LLŶR WILLIAMS, PIANO
January 26, 2018 @ 7:30 pm
Folly Theater
PROGRAM:
Schubert, Six Moments Musicaux d. 780
Schubert, Sonata in B Major D. 575
Schubert, Lieder trans. by Liszt
Schubert, Four Impromptus D. 935
Dannielle Tegeder, Chroma Machine Suite: Forecasting Fault Lines in the Cosmos
January 27, 2018 – March 17, 2018
H&R Block Artspace
The H&R Block Artspace is pleased to present Chroma Machine Suite: Forecasting Fault Lines in the Cosmos, an exhibition of work by Dannielle Tegeder, including two new commissions created with 14 students at the Kansas City Art Institute during the artist’s residency at the Artspace.
In an ongoing exploration of invisible systems, the artist reveals her deep engagement with ideas of architecture, urban planning, painting and collaboration in a dynamic environment that merges drawing, sculpture, animation, sound and performance. This immersive and evolving sculptural installation will be re-activated through a series of performative iterations in collaboration with Jane Gotch, a Kansas City-based choreographer and dancer, who will be joined by dancer Karen Lisondra.

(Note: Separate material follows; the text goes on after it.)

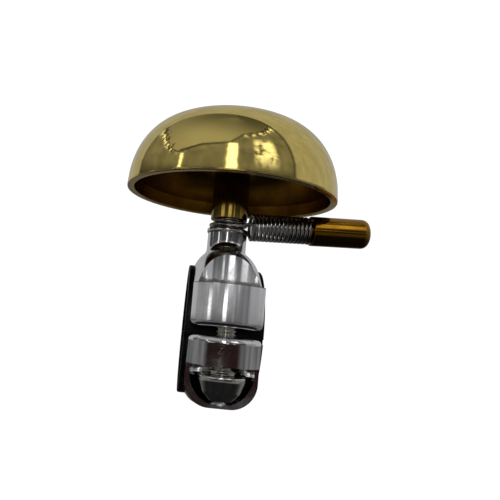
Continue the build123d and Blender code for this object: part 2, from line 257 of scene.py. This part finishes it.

Dannielle Tegeder lives and works in New York. Her works have been included in exhibitions at the Montclair Art Museum, Wellin Museum of Art at Hamilton College, Carrie Secrist Gallery, Chicago and Johannes Vogt Gallery, New York.
Opening reception
Friday, January 26, 6:00-8:00 p.m.
AS ONE
January 27, 2018 @ 7:30 pm
January 28, 2018 @ 2:00 pm
Michael and Ginger Frost Production Arts Building
In this chamber opera for two singers and string quartet, by composer Laura Kaminsky and co-librettists Mark Campbell and filmmaker Kimberly Reed, a mezzo-soprano and a baritone depict the experiences of its sole transgender protagonist, Hannah, as she endeavors to resolve the discord between her self and the outside world. The New York Observer says “As One is everything we hope for in a contemporary opera: topical, poignant, daring, and beautifully written.”